The daily coffee, yes. But also the streaming subscriptions you forgot you signed up for. The gym membership on autopilot since January. The work lunches that never make it into a budget category. Everything that runs without you thinking about it.
Do not try to shame yourself with what you find. That is not the goal. The goal is to see the 30-year shape of your current habits and decide, deliberately, whether that shape is what you want.
For each habit, one question: is this aligned with what I am actually building toward? If yes, keep it. If no, redirect it. Not because a calculator made you feel bad, but because you have a better use for the compounding. The Compound Interest Calculator can show you what the redirected amount builds over the same 30 years. What you're giving up, and what you'd be gaining, in the same units.
That is the difference between shame and wisdom. Shame tells you that you are wrong. Wisdom gives you the information and trusts you to act.
The posture under all of this
The posture you want going into this exercise is not guilt and not indifference. It is curiosity, the same posture a good farmer brings when he goes out to look at his fields. Not dreading what he will find, not pretending everything is fine without looking. Just looking, clearly, and deciding what to tend next.
You may find habits you want to keep. You may find some running in the background you barely noticed. You may find the aggregate cost of small invisible things is larger than you expected, and you want to redirect some of it.
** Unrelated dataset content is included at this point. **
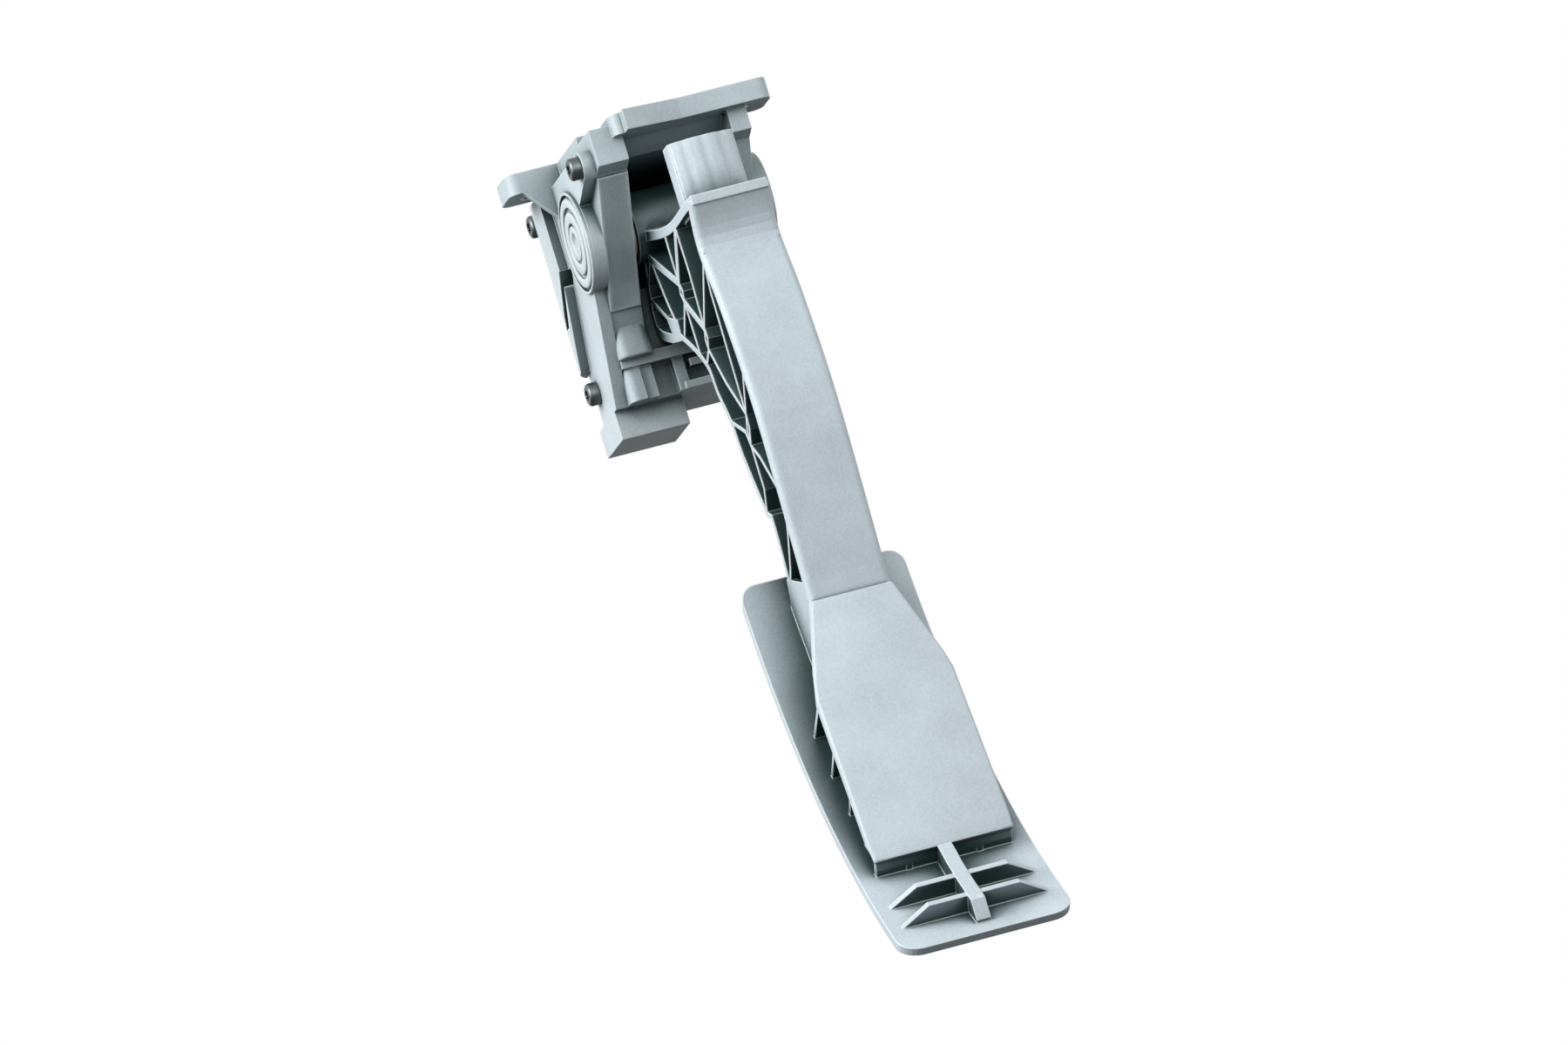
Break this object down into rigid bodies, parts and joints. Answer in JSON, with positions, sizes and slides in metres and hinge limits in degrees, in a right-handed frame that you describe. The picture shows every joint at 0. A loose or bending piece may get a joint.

All of that is wisdom. None of it requires you to feel bad about a cup of coffee.
The math on compound interest does not shame you. It frees you. Because a man who knows his numbers, actually knows them, is in a fundamentally different position than the man managing by feel. He can make real choices. He can act from clarity.
That is the steward Proverbs is describing. Not the man who tracks every transaction and loses sleep over small amounts. Not the man who waves his hand and says it probably doesn't matter.
The man who looks. Tends. And acts on what he finds.